Danny Zelisko Presents an evening with acclaimed artist Joan Baez at 8:00 p.m. on Saturday, October 27, 2018 at the historic Celebrity Theatre. Reserved seat tickets go on sale at 10 a.m. on Monday, March 5th at www.celebritytheatre.com.
“I’m looking forward to being on the road with a beautiful new album of which I am truly proud,” says Baez. “I welcome the opportunity to share this new music as well as longtime favorites with my audiences around the world.”
As a special offer to fans purchasing tickets for Baez’s U.S. tour, a CD or digital download of her forthcoming album, Whistle Down The Wind, is included with every ticket purchased. Tickets for all shows go on sale March 2nd.
Whistle Down The Wind is out on March 2nd via Bobolink/Razor & Tie Records and is available for pre-order at http://amzn.to/2Evvavx. Rolling Stone calls it “a moving reflection and summation of Baez’s life as a singer, musician and activist.” Listen to the title song here: http://bit.ly/2EvMHnu
Recorded over a ten-day period in L.A., Whistle Down The Wind was produced by 3-time Grammy Award-winner Joe Henry (Bonnie Raitt, Allen Toussaint and others) and includes songs written by Tom Waits, Anohni, Mary Chapin Carpenter, Josh Ritter, Eliza Gilkyson and more. Of working with Henry, Baez comments, “It was a hunch on both of our parts that we could make an album together. As it turned out it was a no brainer. We both work fast and were musically on the same wavelength. I work best with musicians who are as willing as I am to wing it and he assembled a group of players who did just that. Meaning invent each song from scratch.”
The new music marks the first release from Baez since 2008’s Grammy-nominated album, Day After Tomorrow. Its release, which ignited an extraordinary decade of achievement for Baez, coincided with the 50th anniversary of her legendary 1958 residency at the famed Club 47 in Cambridge. Milestones over the past 10 years include:
• 2009: PBS American Masters premiere of her life story, Joan Baez: How Sweet The Sound, which underscored the 50th anniversary of Baez’s debut at the 1959 Newport Folk Festival.

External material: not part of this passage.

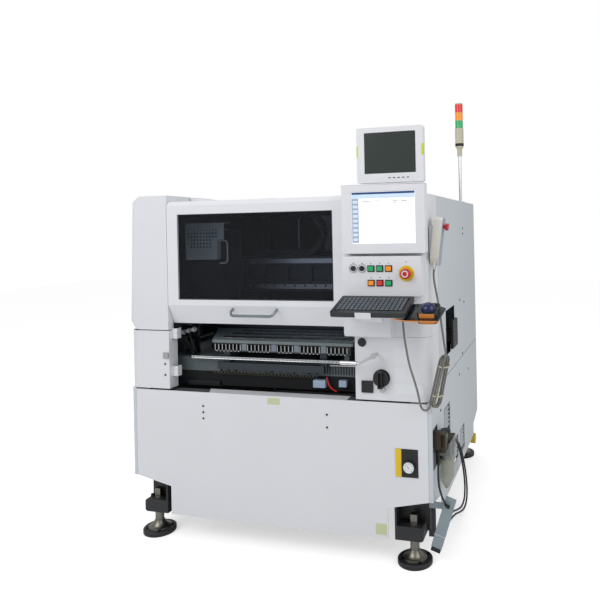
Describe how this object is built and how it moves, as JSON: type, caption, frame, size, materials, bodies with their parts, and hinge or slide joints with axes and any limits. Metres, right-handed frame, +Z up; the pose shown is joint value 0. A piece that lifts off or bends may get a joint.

• 2011: Baez’ seminal debut album of 1960 honored by the National Academy of Recording Arts & Sciences in 2011, which inducted it into the Grammy Hall Of Fame.
• 2015: Library of Congress selects Baez’s debut album to be preserved in the National Recording Registry.
• 2015: Amnesty International bestowed its highest honor on Baez, the Ambassador of Conscience Award, in recognition of her exceptional leadership in the fight for human rights.
• 2016: Baez’s 75th birthday was celebrated at New York’s Beacon Theater in January, where Paul Simon, Jackson Browne, Emmylou Harris and others joined her. The concert premiered on the PBS Great Performances series in May 2017.
• 2017: Rock & Roll Hall Of Fame induction
• 2017: Baez’s first solo exhibition of paintings, entitled “Mischief Makers,” was presented in Mill Valley, CA. The entire exhibit was subsequently purchased by the Federated Indians of Graton Rancheria and donated to Sonoma State University, where it will eventually be displayed at an envisioned new social justice-learning center on campus.
Baez remains a musical force of incalculable influence. She marched on the front line of the civil rights movement with Martin Luther King, Jr., shined a spotlight on the Free Speech Movement, took to the fields with Cesar Chavez, organized resistance to the Vietnam War, inspired Vaclav Havel in his fight for a Czech Republic, saluted the Dixie Chicks for their courage to protest the Iraq war, stood with old friend Nelson Mandela in London’s Hyde Park as the world celebrated his 90th birthday and, most recently, protested the construction of the Dakota Access Pipeline at Standing Rock Sioux Reservation. To this day, she continues to stand passionately on behalf of causes she embraces.